-- begin --

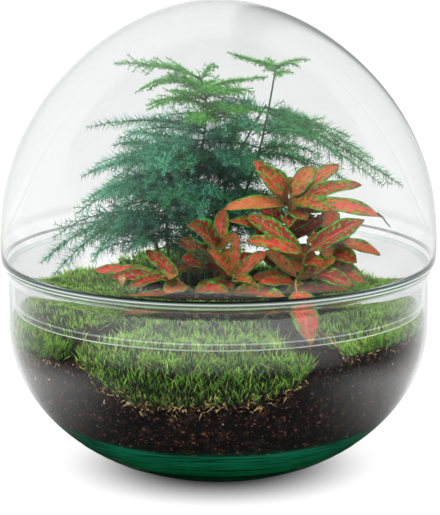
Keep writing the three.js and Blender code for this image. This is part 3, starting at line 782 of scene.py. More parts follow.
# %% Moss cushions
CUSHIONS = [
    {"name": "moss_front", "from": -130, "to": -66, "inner": 76, "top": 105, "hump": 0},
    {"name": "moss_right", "from": -54, "to": 14, "inner": 88, "top": 106, "hump": 0},
    {"name": "moss_back_right", "from": 17, "to": 74, "inner": 74, "top": 109, "hump": 3},
    {"name": "moss_back", "from": 77, "to": 131, "inner": 64, "top": 113, "hump": 7},
    {"name": "moss_left", "from": 134, "to": 223, "inner": 60, "top": 112, "hump": 3},
]
MOSS_EDGE_Z = 98
MOSS_REACH = 131
BLADES_PER_CM2 = 34
SIDE_BLADES_PER_CM2 = 54.4
SIDE_HEIGHT = 30
LITTER_PER_RADIAN = 420
STRAWS_PER_RADIAN = 90
slab_shape = unit_slab(48, 30)
blades = [spike(bend) for bend in (0.15, 0.4, 0.65, -0.3)]


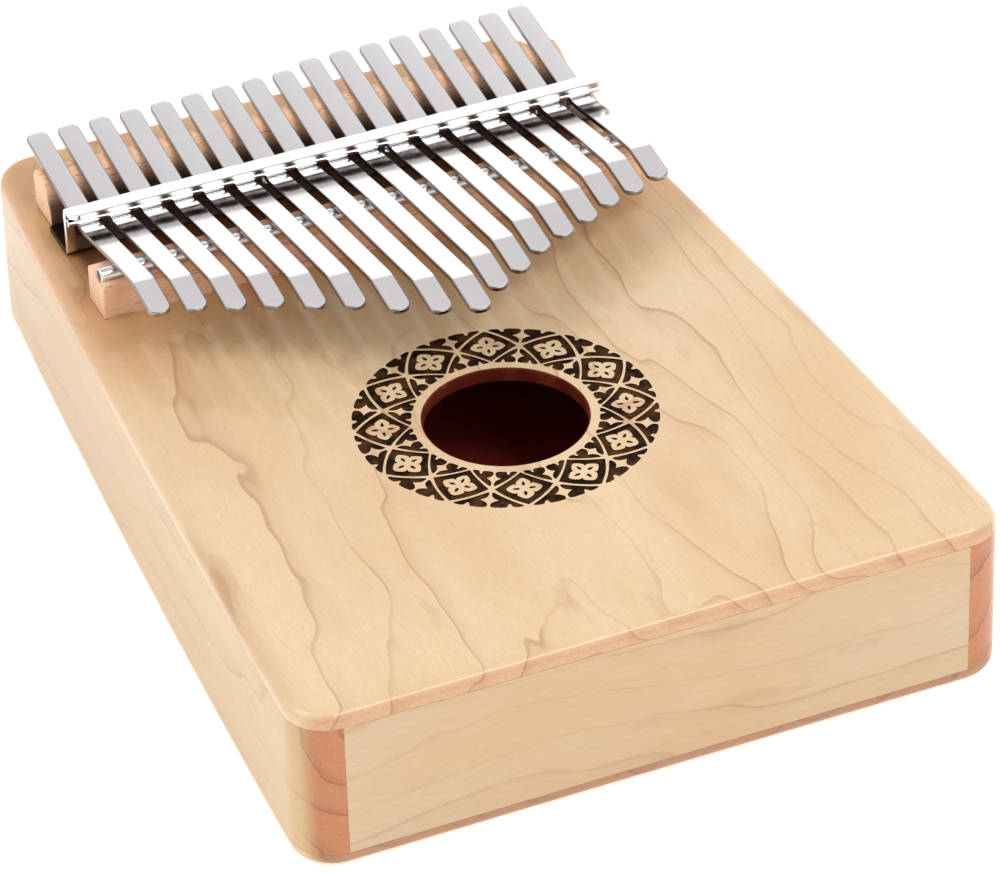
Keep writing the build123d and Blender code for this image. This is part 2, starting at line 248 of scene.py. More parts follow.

-- end --

» **Your instructions**
Every record should be repeated exactly; please leave none out.

» **Output for this task**
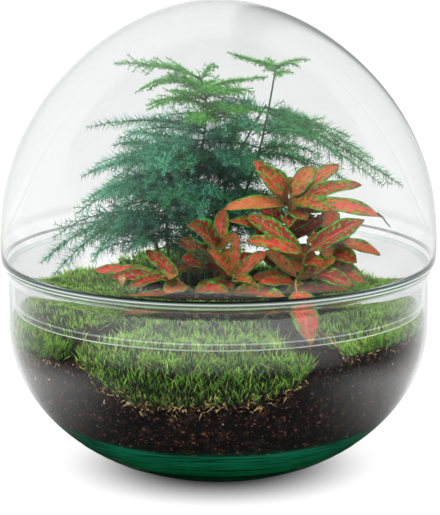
Keep writing the three.js and Blender code for this image. This is part 3, starting at line 782 of scene.py. More parts follow.
# %% Moss cushions
CUSHIONS = [
    {"name": "moss_front", "from": -130, "to": -66, "inner": 76, "top": 105, "hump": 0},
    {"name": "moss_right", "from": -54, "to": 14, "inner": 88, "top": 106, "hump": 0},
    {"name": "moss_back_right", "from": 17, "to": 74, "inner": 74, "top": 109, "hump": 3},
    {"name": "moss_back", "from": 77, "to": 131, "inner": 64, "top": 113, "hump": 7},
    {"name": "moss_left", "from": 134, "to": 223, "inner": 60, "top": 112, "hump": 3},
]
MOSS_EDGE_Z = 98
MOSS_REACH = 131
BLADES_PER_CM2 = 34
SIDE_BLADES_PER_CM2 = 54.4
SIDE_HEIGHT = 30
LITTER_PER_RADIAN = 420
STRAWS_PER_RADIAN = 90
slab_shape = unit_slab(48, 30)
blades = [spike(bend) for bend in (0.15, 0.4, 0.65, -0.3)]


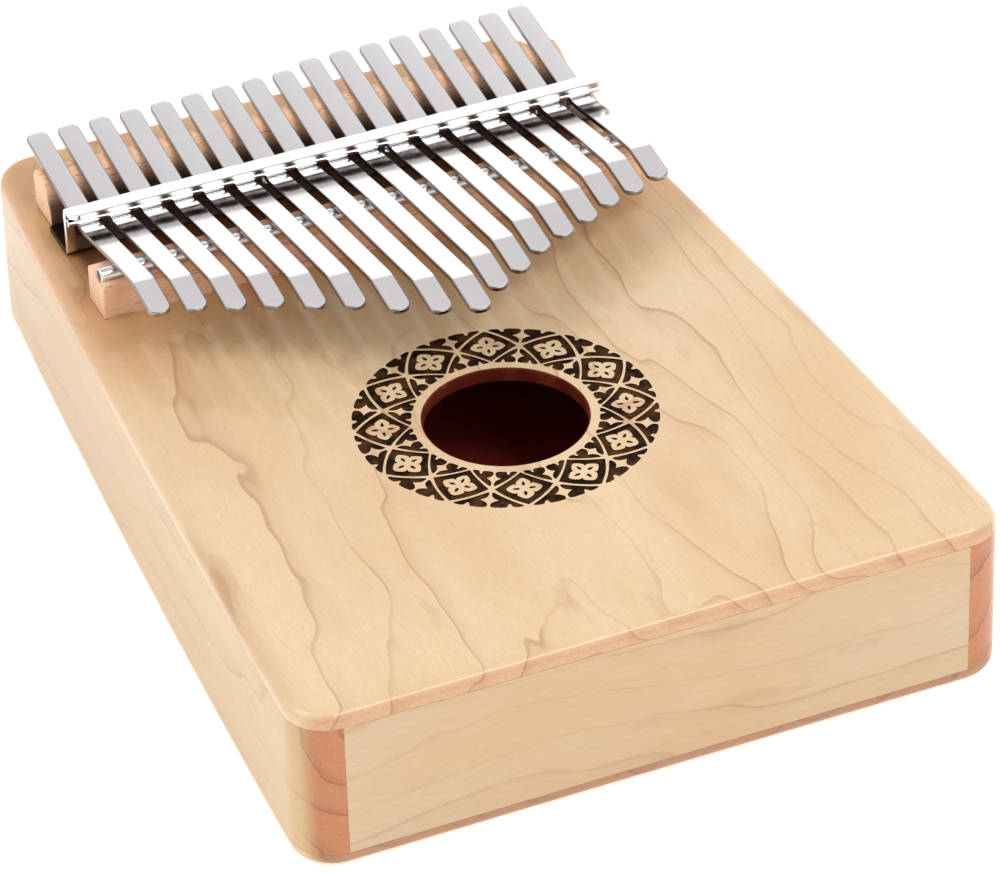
Keep writing the build123d and Blender code for this image. This is part 2, starting at line 248 of scene.py. More parts follow.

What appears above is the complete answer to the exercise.